What you have to do => Return, exactly as written, every line from the first line of the data below through the line that contains "at its tail.".

Data lines =>
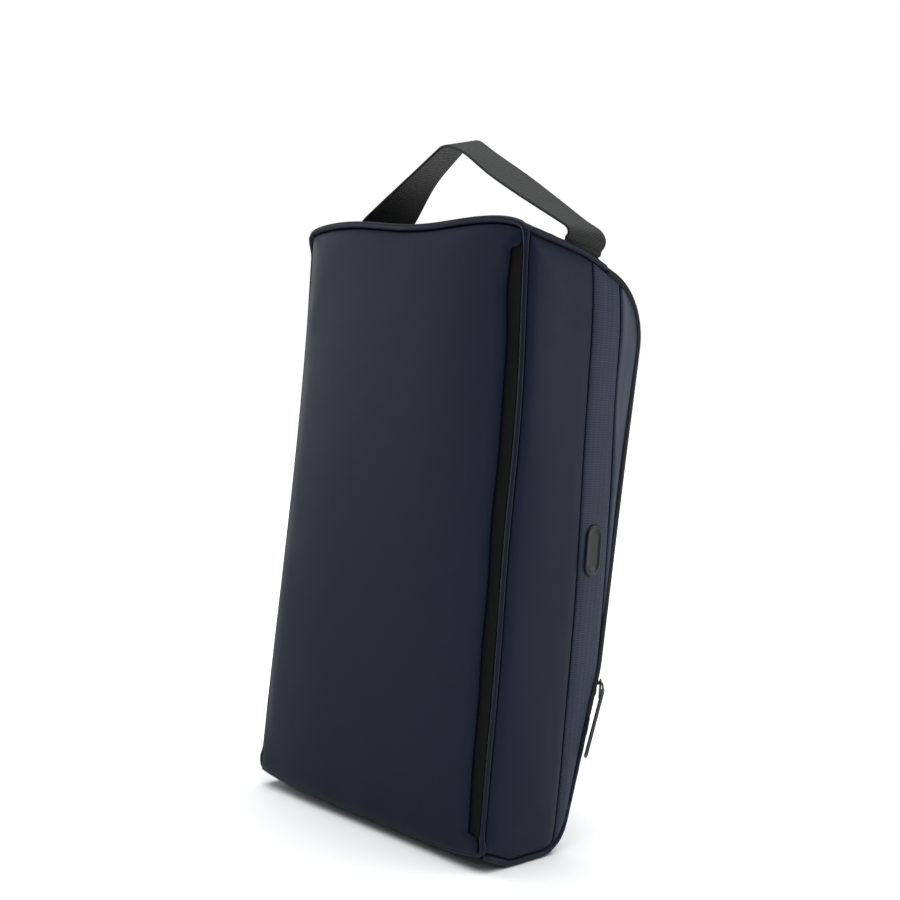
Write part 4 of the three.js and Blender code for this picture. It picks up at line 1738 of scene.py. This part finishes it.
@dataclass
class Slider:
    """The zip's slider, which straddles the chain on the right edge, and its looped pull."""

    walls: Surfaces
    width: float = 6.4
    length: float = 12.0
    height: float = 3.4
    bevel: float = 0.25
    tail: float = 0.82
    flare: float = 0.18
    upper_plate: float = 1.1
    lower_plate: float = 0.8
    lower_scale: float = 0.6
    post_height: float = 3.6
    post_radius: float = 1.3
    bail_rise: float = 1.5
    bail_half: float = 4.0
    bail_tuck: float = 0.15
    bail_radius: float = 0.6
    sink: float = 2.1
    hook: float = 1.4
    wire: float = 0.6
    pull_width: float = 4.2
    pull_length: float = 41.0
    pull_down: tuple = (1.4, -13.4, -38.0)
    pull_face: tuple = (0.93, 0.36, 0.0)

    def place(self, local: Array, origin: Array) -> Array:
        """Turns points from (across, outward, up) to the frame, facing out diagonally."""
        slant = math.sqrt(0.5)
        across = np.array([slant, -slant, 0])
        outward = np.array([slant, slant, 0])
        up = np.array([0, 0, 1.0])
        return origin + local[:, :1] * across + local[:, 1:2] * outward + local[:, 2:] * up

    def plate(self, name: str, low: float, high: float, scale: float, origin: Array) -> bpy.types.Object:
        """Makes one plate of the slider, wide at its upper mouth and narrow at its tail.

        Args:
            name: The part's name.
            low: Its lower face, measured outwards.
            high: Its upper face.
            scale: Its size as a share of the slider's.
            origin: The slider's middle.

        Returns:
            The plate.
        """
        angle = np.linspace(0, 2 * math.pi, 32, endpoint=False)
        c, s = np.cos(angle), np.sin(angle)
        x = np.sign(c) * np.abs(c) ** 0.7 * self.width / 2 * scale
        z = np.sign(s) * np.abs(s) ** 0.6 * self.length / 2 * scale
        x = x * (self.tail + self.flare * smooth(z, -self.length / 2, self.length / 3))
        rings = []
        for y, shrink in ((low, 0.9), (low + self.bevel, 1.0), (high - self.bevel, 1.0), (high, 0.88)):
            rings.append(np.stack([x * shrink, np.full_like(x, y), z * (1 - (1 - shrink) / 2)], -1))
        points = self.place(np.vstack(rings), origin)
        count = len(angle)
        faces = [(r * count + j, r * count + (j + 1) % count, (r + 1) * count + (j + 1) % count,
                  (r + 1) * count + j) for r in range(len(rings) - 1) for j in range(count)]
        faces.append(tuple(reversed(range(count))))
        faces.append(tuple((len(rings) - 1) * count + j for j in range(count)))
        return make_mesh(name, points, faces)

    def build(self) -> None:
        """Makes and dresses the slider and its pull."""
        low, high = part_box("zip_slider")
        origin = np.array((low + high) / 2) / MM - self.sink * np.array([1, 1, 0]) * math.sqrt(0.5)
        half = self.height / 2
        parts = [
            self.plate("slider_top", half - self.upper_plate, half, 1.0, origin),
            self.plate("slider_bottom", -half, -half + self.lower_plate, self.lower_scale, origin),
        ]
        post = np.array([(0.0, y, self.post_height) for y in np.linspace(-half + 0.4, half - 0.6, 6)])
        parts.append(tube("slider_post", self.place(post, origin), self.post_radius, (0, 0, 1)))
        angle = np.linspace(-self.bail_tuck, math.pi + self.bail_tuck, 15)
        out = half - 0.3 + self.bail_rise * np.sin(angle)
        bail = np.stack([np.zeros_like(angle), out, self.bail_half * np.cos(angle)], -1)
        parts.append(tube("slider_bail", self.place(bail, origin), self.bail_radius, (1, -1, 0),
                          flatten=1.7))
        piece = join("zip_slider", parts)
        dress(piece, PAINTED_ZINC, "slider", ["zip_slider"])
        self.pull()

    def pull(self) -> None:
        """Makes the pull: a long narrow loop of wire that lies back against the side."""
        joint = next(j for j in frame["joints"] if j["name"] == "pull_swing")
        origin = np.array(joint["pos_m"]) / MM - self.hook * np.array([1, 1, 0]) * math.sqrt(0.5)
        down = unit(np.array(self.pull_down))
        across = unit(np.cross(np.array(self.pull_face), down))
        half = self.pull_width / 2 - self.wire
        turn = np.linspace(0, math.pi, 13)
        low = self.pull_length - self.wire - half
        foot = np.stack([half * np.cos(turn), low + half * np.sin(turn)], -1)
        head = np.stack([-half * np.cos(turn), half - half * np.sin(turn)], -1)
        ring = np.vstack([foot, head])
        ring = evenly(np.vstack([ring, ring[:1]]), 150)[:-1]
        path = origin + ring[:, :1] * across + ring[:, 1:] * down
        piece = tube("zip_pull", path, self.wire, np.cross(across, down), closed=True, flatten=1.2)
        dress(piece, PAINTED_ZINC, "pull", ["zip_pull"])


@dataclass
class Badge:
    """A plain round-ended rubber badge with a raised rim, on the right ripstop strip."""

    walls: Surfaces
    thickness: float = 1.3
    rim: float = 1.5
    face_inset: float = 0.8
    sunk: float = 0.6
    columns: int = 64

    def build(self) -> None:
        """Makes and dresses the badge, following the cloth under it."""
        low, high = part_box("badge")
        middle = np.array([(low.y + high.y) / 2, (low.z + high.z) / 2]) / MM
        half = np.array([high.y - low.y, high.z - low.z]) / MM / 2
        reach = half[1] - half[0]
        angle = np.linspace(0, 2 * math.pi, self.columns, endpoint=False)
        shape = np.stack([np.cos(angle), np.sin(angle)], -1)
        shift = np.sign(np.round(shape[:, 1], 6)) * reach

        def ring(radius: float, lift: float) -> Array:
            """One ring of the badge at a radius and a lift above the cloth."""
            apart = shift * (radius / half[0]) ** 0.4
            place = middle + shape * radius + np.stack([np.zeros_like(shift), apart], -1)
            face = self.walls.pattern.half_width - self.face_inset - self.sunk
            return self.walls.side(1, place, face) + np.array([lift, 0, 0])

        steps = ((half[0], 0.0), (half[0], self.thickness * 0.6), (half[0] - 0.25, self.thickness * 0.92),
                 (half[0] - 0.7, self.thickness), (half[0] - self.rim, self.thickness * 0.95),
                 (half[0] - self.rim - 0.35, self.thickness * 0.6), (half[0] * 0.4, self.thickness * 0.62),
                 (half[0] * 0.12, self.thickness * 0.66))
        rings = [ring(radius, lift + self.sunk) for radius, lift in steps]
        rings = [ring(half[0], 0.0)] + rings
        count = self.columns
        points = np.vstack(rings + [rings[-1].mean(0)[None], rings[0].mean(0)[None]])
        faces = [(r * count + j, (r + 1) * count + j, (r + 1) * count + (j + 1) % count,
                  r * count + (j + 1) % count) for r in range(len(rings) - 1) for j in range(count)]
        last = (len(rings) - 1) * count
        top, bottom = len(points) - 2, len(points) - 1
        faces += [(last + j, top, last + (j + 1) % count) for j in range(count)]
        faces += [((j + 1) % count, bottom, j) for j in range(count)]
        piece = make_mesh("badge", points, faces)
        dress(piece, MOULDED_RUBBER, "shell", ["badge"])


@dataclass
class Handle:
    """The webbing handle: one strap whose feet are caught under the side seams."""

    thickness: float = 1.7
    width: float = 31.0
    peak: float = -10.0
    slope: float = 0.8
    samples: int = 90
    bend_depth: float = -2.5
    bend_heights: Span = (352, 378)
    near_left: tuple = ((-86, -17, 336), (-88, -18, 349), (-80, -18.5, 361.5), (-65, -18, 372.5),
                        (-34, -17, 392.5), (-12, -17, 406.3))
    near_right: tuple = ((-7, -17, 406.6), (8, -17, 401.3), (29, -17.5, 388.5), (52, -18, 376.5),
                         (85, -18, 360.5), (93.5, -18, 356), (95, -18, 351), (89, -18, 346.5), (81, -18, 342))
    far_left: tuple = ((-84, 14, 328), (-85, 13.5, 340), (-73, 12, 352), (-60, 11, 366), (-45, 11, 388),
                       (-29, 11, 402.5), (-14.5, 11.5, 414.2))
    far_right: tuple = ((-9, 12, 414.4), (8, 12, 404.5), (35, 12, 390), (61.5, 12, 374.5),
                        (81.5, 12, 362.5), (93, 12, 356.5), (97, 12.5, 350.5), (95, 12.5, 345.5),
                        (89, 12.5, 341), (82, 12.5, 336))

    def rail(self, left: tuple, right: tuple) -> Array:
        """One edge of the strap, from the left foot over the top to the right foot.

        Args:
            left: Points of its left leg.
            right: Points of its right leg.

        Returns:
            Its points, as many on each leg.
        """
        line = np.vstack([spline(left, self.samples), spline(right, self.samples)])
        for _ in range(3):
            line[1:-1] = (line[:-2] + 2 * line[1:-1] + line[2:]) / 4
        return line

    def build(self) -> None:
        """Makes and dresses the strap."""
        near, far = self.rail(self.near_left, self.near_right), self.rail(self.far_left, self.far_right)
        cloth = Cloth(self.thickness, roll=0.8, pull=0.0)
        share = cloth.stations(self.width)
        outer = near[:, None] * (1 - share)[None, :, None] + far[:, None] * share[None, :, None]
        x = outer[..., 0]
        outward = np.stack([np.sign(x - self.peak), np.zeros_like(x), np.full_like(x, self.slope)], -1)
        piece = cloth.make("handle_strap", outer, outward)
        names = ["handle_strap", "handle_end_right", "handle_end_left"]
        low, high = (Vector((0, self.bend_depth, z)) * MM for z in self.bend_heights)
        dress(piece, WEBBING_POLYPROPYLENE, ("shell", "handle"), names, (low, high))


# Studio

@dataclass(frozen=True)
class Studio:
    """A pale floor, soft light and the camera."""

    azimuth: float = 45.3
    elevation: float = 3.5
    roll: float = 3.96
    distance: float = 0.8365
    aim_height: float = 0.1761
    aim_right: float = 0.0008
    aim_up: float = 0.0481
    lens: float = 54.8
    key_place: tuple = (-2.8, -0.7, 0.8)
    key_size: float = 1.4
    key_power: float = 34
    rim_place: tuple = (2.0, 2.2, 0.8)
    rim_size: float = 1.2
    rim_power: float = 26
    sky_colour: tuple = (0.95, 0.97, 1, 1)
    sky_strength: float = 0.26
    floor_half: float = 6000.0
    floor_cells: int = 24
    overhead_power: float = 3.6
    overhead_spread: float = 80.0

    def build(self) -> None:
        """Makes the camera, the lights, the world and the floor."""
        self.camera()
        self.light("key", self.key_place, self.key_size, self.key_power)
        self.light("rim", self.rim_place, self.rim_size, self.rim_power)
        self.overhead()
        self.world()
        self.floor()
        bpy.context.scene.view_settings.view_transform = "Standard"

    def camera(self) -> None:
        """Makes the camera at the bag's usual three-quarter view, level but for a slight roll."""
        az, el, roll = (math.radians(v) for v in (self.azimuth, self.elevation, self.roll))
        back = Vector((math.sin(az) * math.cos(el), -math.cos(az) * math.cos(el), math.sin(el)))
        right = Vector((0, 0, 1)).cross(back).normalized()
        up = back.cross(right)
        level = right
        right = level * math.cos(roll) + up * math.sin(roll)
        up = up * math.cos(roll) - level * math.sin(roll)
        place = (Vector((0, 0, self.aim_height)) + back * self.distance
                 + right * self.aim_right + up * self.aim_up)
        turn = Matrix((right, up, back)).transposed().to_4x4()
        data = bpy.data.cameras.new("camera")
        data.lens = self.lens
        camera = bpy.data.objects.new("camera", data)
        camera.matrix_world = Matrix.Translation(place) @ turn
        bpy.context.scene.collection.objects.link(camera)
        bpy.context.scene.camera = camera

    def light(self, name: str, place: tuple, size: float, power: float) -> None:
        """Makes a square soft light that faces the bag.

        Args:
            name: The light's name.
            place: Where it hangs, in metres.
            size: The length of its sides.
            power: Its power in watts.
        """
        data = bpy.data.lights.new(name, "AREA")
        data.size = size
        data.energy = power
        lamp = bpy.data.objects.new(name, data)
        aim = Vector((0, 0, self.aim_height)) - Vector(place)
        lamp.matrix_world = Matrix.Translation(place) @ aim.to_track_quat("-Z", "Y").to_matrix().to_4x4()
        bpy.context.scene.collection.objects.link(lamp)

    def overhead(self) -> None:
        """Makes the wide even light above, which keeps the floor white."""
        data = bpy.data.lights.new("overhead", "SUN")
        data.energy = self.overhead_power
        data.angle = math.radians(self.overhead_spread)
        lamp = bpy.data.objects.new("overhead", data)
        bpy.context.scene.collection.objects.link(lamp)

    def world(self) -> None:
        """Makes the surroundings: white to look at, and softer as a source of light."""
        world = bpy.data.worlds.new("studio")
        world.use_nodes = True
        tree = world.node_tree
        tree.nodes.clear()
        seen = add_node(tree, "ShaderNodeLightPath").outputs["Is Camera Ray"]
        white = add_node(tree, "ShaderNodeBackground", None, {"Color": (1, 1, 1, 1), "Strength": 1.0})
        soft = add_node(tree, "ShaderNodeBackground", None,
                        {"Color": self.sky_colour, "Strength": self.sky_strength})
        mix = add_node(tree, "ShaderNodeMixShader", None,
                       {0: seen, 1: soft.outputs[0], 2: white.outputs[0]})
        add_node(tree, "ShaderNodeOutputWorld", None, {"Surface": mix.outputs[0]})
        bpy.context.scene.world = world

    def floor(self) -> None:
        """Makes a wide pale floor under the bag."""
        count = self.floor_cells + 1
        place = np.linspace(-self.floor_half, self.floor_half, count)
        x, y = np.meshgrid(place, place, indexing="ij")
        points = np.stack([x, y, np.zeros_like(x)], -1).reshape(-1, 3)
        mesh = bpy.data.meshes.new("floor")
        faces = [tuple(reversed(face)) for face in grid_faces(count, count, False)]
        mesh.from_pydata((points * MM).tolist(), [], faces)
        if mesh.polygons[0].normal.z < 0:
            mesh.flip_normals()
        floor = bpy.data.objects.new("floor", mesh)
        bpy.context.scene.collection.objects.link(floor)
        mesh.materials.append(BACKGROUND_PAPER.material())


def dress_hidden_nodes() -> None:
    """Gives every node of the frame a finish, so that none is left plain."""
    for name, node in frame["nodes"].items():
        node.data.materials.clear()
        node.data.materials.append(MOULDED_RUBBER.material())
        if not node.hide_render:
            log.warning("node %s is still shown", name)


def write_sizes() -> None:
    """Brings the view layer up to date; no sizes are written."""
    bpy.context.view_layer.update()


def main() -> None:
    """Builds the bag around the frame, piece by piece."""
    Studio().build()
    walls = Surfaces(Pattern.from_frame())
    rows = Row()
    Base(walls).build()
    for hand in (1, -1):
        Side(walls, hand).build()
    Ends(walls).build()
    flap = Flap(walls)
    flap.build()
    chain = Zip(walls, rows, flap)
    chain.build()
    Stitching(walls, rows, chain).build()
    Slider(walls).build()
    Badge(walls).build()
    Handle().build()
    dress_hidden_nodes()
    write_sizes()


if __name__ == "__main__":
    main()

Exercise result =>
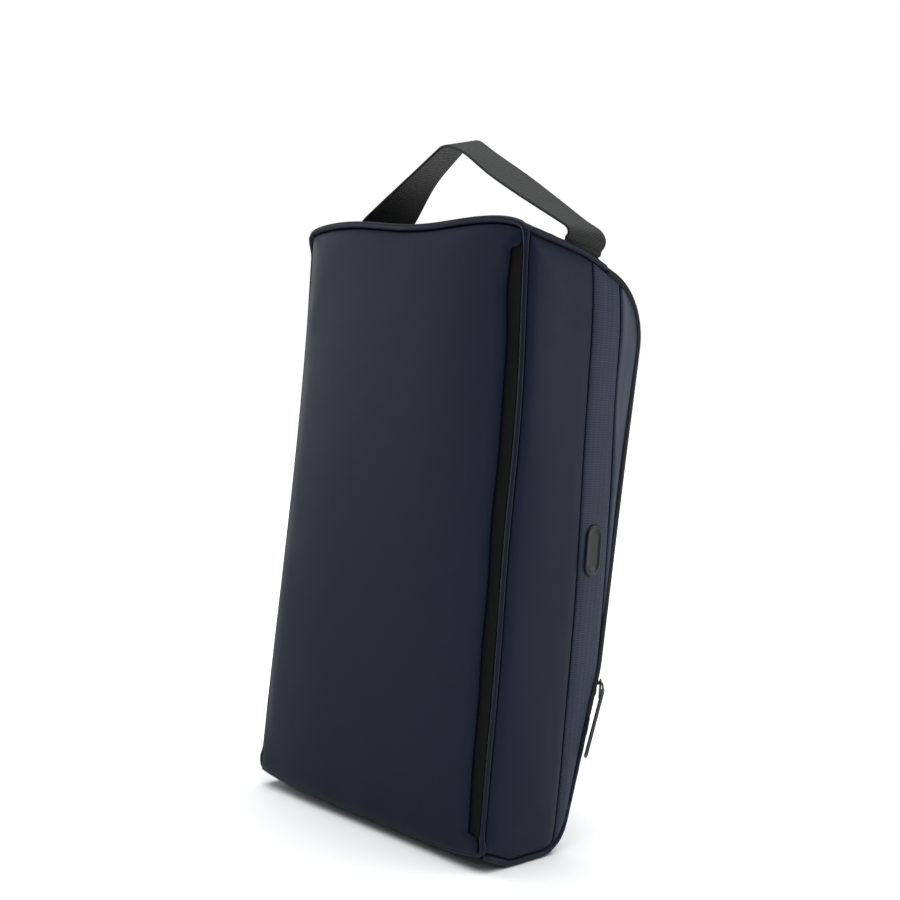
Write part 4 of the three.js and Blender code for this picture. It picks up at line 1738 of scene.py. This part finishes it.
@dataclass
class Slider:
    """The zip's slider, which straddles the chain on the right edge, and its looped pull."""

    walls: Surfaces
    width: float = 6.4
    length: float = 12.0
    height: float = 3.4
    bevel: float = 0.25
    tail: float = 0.82
    flare: float = 0.18
    upper_plate: float = 1.1
    lower_plate: float = 0.8
    lower_scale: float = 0.6
    post_height: float = 3.6
    post_radius: float = 1.3
    bail_rise: float = 1.5
    bail_half: float = 4.0
    bail_tuck: float = 0.15
    bail_radius: float = 0.6
    sink: float = 2.1
    hook: float = 1.4
    wire: float = 0.6
    pull_width: float = 4.2
    pull_length: float = 41.0
    pull_down: tuple = (1.4, -13.4, -38.0)
    pull_face: tuple = (0.93, 0.36, 0.0)

    def place(self, local: Array, origin: Array) -> Array:
        """Turns points from (across, outward, up) to the frame, facing out diagonally."""
        slant = math.sqrt(0.5)
        across = np.array([slant, -slant, 0])
        outward = np.array([slant, slant, 0])
        up = np.array([0, 0, 1.0])
        return origin + local[:, :1] * across + local[:, 1:2] * outward + local[:, 2:] * up

    def plate(self, name: str, low: float, high: float, scale: float, origin: Array) -> bpy.types.Object:
        """Makes one plate of the slider, wide at its upper mouth and narrow at its tail.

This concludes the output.